И пусть их будет много (Наду) - страница 106

Проснулся утром в состоянии почти безмятежном. Открыл глаза, взглянул в окно. Снова зажмурился — как в детстве, когда ему некуда было спешить и не от кого бежать. Сказал себе: "Ну, что изменит минута-другая украденного у судьбы покоя?"

Лежал. Размышлял о жизни. Вспоминал.

Думал о графине де Грасьен — о том, как сильно похожа она на его мать. В ней, как и в матери его, истинная, природная смиренность и милосердность сочетались порой с непреодолимой жесткостью и неуступчивостью. Он видел, он понимал это сочетание. Их, таких разных внешне, роднила огромная внутренняя сила. Незаметная на первый взгляд, она ошеломляла, стоило окружающим столкнуться с ее проявлениями.

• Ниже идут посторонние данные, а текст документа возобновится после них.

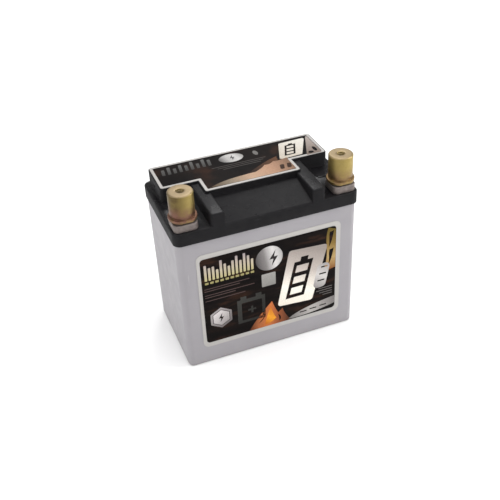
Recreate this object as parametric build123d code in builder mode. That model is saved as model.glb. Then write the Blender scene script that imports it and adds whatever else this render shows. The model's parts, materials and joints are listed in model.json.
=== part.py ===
"""A sealed 12 V lead-acid motorcycle battery with absorbed-glass-mat cells, in millimetres.

+X runs along the battery's length, -Y is the labelled front and +Z is up. The origin is the middle of
the underside. The case holds six cells in a row. The lid carries a raised block with the relief valves
under a push-fit T-shaped cover, and a brass post screws into the lead terminal at each front corner.
"""

import math
import os

from build123d import *

os.makedirs("parts", exist_ok=True)

# Case
CASE_LENGTH = 149.0
CASE_WIDTH = 83.6
CASE_TOP = 128.0
CASE_DRAFT = 0.4  # how far each side leans in from the top to the foot
CASE_CORNER = 5.0
CASE_FOOT_RADIUS = 2.0
CASE_FLOOR = 3.0
CASE_WALL = 3.0
PARTITION = 1.6
PARTITION_TOP = 125.0
CELLS = 6
CELL_ROW = CASE_LENGTH - 2 * CASE_WALL
CELL_WIDTH = (CELL_ROW - (CELLS - 1) * PARTITION) / CELLS
CELL_DEPTH = CASE_WIDTH - 2 * CASE_WALL
CELL_PITCH = CELL_WIDTH + PARTITION
CELL_CORNER = 2.0
PLATE_REST_HEIGHT = 2.0
PLATE_REST_WIDTH = 4.0
PLATE_REST_SPACING = 44.0

# Lid
LID_LENGTH = 151.0
LID_WIDTH = 87.0
LID_CORNER = 6.0
LID_FRONT = -LID_WIDTH / 2
RIM_BOTTOM = 121.4
RIM_TOP = 132.1
RIM_EDGE = 1.2
LID_WALL = 2.5
LID_UNDERSIDE = RIM_TOP - LID_WALL
CASE_CLEARANCE = 0.1
TONGUE = 1.0
BLOCK_TOP = 142.7
BLOCK_LENGTH = 141.0
BLOCK_FRONT = 4.7
BLOCK_REAR = 41.7
BLOCK_DEPTH = BLOCK_REAR - BLOCK_FRONT
BLOCK_MIDDLE = (BLOCK_FRONT + BLOCK_REAR) / 2
BLOCK_CORNER = 3.0
PLATFORM_LENGTH = 92.8
PLATFORM_CORNER = 2.5
TRAY_LENGTH = 71.0
TRAY_REAR = -13.3
TRAY_REAR_HEIGHT = 138.3
SHOULDER_LENGTH = (PLATFORM_LENGTH - TRAY_LENGTH) / 2
SHOULDER_EDGE = 1.5
CORE_TOP = BLOCK_TOP - LID_WALL
CORE_WIDTH = 14.0
CORE_CELLS = 4

# Relief valves, under the cover
TROUGH_LENGTH = 135.0
TROUGH_DEPTH = 30.0
TROUGH_FLOOR = 133.5
SPIGOT_RADIUS = 5.0
SPIGOT_HOLE = 2.5
SPIGOT_TOP = 139.5
CAP_RADIUS = 6.8
CAP_CLEARANCE = 0.08
CAP_CROWN = 1.5
CAP_BOTTOM = 134.6
CAP_TOP = SPIGOT_TOP + CAP_CROWN
CAP_LIFT = 0.8
VENT_HEIGHT = 137.6
VENT_RADIUS = 1.5
ARRESTOR_RADIUS = 3.0
ARRESTOR_THICKNESS = 2.0
ARRESTOR_X = (TROUGH_LENGTH + ARRESTOR_THICKNESS) / 2

# Cover
COVER_THICKNESS = 1.5
COVER_TOP = BLOCK_TOP + COVER_THICKNESS
COVER_EDGE = 0.5
TAB_LENGTH = 80.0
TAB_FRONT = TRAY_REAR
RAIL_DEPTH = 2.5
RAIL_WIDTH = 1.6
RAIL_LENGTH = 112.0
RAIL_CLEARANCE = 0.3
RAIL_SPACING = TROUGH_DEPTH - 2 * RAIL_CLEARANCE - RAIL_WIDTH
CAP_STOP_RADIUS = 4.0
CAP_STOP_BOTTOM = CAP_TOP + CAP_LIFT + 0.3

# Labels
LABEL_THICKNESS = 0.25
FRONT_LABEL_LENGTH = 121.0
FRONT_LABEL_HEIGHT = 91.6
FRONT_LABEL_MIDDLE = 62.7
FRONT_LABEL_CORNER = 5.0
TOP_LABEL_MARGIN = 0.9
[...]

Хрупкая и болезненная, мать его, — мадам Констанция, как называли ее домашние, — несмотря на свое вечное нездоровье, была женщиной необычайно властной. Слуги, крестьяне, даже налоговые откупщики, время от времени посещавшие их земли, склоняли перед ней голову.

Одижо вспомнил, как однажды, будучи уже тяжелобольной, поднялась она, чтобы защитить своих крестьян от солдатских бесчинств, как, прослышав о том, что в деревне зверствуют солдаты, явилась во двор крестьянина-должника, чье хозяйство подвергалось разграблению солдатами-французами, как произнесла, глядя в лицо самому рьяному из них, тихо и презрительно: "Вон отсюда!" — и как послушно, удивляясь самим себе, отошли солдаты в сторону, встали рядком, не понимая, как так могло случиться, что эта маленькая, бледная, едва держащаяся на ногах женщина могла заставить их повиноваться.

Он вспоминал и не мог не сравнивать.


Одижо знал, что ему пора уходить.

Поэтому, когда де Ларош, столкнувшись с ним в нижней зале, проговорил со значением: "Не слишком ли вы загостились, господин Флобер?" — он не только не схватился за шпагу, но улыбнулся весело.

— Вы правы, — ответил, — мне, в самом деле, пора.

Краем глаза увидел на верхней ступени лестницы Клементину. И даже внутренне посочувствовал де Ларошу, услышав лед в голосе графини: "Господин де Ларош, вы забываетесь!"

Де Ларош вспыхнул, с ненавистью взглянул на Одижо, развернулся на каблуках. Вышел во двор.


Клементина спустилась по ступеням. Подошла к Одижо. Долго смотрела ему в глаза.

— Мне нужно с вами поговорить, — сказала, наконец.

— Я понимаю. Я сегодня исчезну, — ответил.

— Да. Вам надо уходить. Десять тысяч ливров за вашу голову — большие деньги и большое искушение. Не испытывайте судьбу.

Подошла к окну. Одижо встал за ее спиной. Близко. Она чувствовала его дыхание. Смотрел на ее высокую шею, на спускающиеся по ней локоны, на укутанные в кружева хрупкие плечи. Молчал.